Cette subvention annuelle de 2 millions de francs, allouée au Comité consultatif, permet de consentir des prêts aux structures de femmes. Engagées dans la transformation des fruits, légumes et céréales au niveau de la Maison de la femme, les revenus qu’elles en tirent leur offrent de quoi faire face aux échéances de leur dette. Les prêts tournent autour de 40 000 F et les remboursements échelonnés sur quatre mois. Chaque jour les bénéficiaires remboursent 1100 F. Mais les fonds servent au-delà de ces prêts. «Nous aidons pour l’inscription des élèves dont les parents sont démunis», confie Aby Diakhaté Ndiéguène.

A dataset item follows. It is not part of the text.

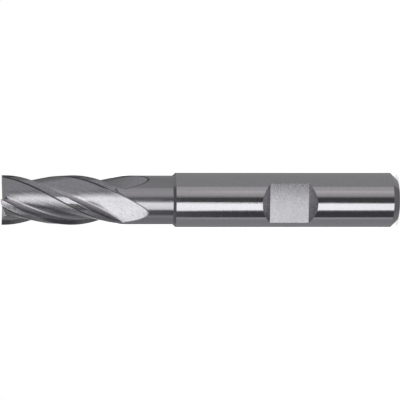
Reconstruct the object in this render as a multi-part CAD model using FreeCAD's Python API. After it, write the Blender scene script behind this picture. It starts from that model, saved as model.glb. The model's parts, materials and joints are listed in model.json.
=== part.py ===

Le maire ajoute : «A travers ces activités les femmes s’épanouissent et s’impliquent davantage dans le développement local». Une prise de conscience semble s’être ainsi installée à Somone, où les femmes se convertissent à une gestion plus lucide de leurs avoirs. «Pour lutter contre le gaspillage dans les cérémonies familiales, nous avons instauré une tontine qui alloue au gagnant du ciment, du fer, des carreaux, etc. L’argent est d’ailleurs versé directement aux fournisseurs», explique la présidente du Comité consultatif des femmes. Par ailleurs, cette structure a mis en place une mutuelle de santé. «Si on est en difficulté, la mairie intervient. Il y a une année où elle nous a aidé à éponger une dette à 450 000 F», confie Mme Ndiéguène.
Somone a cependant des défis à relever pour se repositionner dans l’environnement économique du pays. Il y a cinquantaine d’années, bien avant le développement la station balnéaire de Saly, c’était l’une des premières destinations touristiques du Sénégal.